There is also growing evidence of slowing demand, not directly in through the January suite of high-profile US data (that we have continued to question) but through the greater utilisation of cash deposits by businesses to fund day to day activities - as was apparent at SVB, in retrospect at least.
In conjunction with the greater business demand for cash, the speed of the rise in rates also likely meant that interest rate hedging (or lack thereof) meant that deposit rates were kept much lower than they otherwise would have been - and customer withdrawals from cash deposits in favour of much higher yielding money market funds drove a further (and ultimately self-fulfilling) run on deposits that led to the instability and eventually demise of SVB.
So what now? It is clear that markets have unwound the recent rate repricing in the US curve, and more. It is also clear that there is a strong case for the Fed to pause its hiking cycle - one which is already comfortably in restrictive territory - to assess the impact of the SVB failure on the stability of the market, and any potential contagion. And perhaps most significantly, the implications of this episode on the availability and cost of bank lending to the real economy. In our view, a pause in March makes a lot of sense. Ultimately, we have been asking whether US monetary policy is ‘sufficiently restrictive’ yet. We are increasingly convinced that it is.
This week, following some high-profile concerns of a Swiss bank and the subsequent emergency lending from the SNB, it was the turn of the ECB.
In the aftermath of the acute (and perceived potential) banking stresses, expectations had diminished that the ECB would deliver on their promised 50bp rate hike this week, as fears that financial stability risks would trump price stability risks propagated.
The ECB ultimately delivered on their promise of 50bps, however, in doing so, they removed their ongoing tightening bias in favour or a ‘data dependent outlook’ with three main criteria for assessing the monetary policy response: (i) The ECB assessment of inflation (as a function of the incoming economic and financial data), (ii) The ECB assessment of the dynamic of underlying inflation trends and (iii) The ECB assessment of the strength of monetary policy transmission.
Furthermore, President of the European Central Bank spoke of the impact in the credit segment of the economy from the previous, cumulative rate hikes – although not yet clearly in demand channels and that there are some signs of improvement in core inflation, while at the same time the risks to growth are tilted to the downside.

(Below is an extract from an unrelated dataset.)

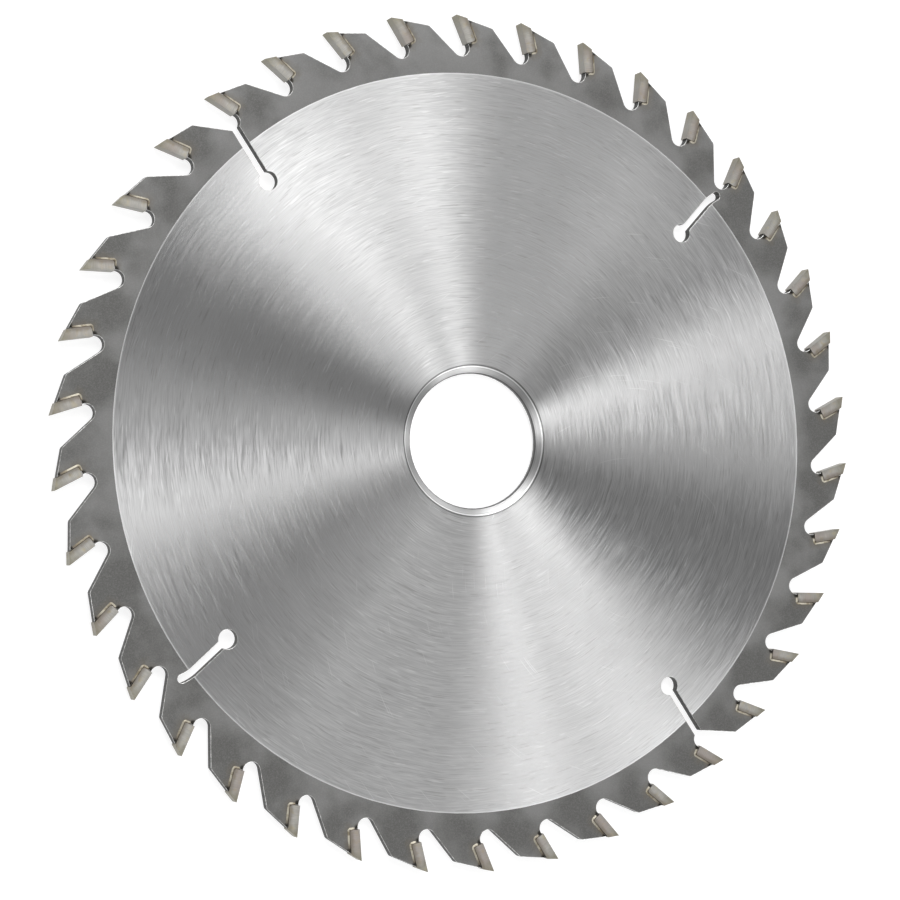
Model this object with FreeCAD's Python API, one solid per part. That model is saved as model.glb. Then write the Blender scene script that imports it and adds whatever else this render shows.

Lastly, President of the ECB was clear to point out that the ECB staff economic projections were generated using data that was collected (and references the period) before the recent financial stresses emerged. Thus, they can only be viewed through a lens contingent on no further, or persistent financial stress.
This is also relevant to the Fed, where the dots/SEP’s must be based on some probabilistic or contingent version of the future in relation to financial conditions – and thus do not fulfil their main purpose, forward guidance. With a longer lead time to consider the implications, we do not think it a zero-probability event that the SEP’s are postponed at the March meeting (as they run the risk of being dismissed, upon further financial developments, or being so notably caveated that their function is undermined).
If we bring all of this together, we are increasingly of the view that the downside risks for demand that we have been concerned about for some time have been made more acute by recent events (and the resultant tightening of credit conditions through bank funding and lending channels - at both business and consumer levels). The resultant impact of a further slowing of aggregate demand is likely to be a faster decline in inflation and thus (as we have discussed) higher real rates or tighter policy.
We are now increasingly of the view that the ECB, Fed, BoE, BoC, RBA and SNB have reached the end of their respective policy hiking cycles.
In the infamous Kenneth Wolstenholme commentary from the 1966 World Cup Final, he commented “some people are on the pitch, they think it’s all over”, at which point Geoff Hurst scored England’s fourth goal (his third). His riposte - “it is now!”. To paraphrase Mr Wolstenholme, we were of the view that monetary policy had got ahead of itself and was likely already too tight. After the recent events in the banking sector, we are more inclined to believe ‘it is now’.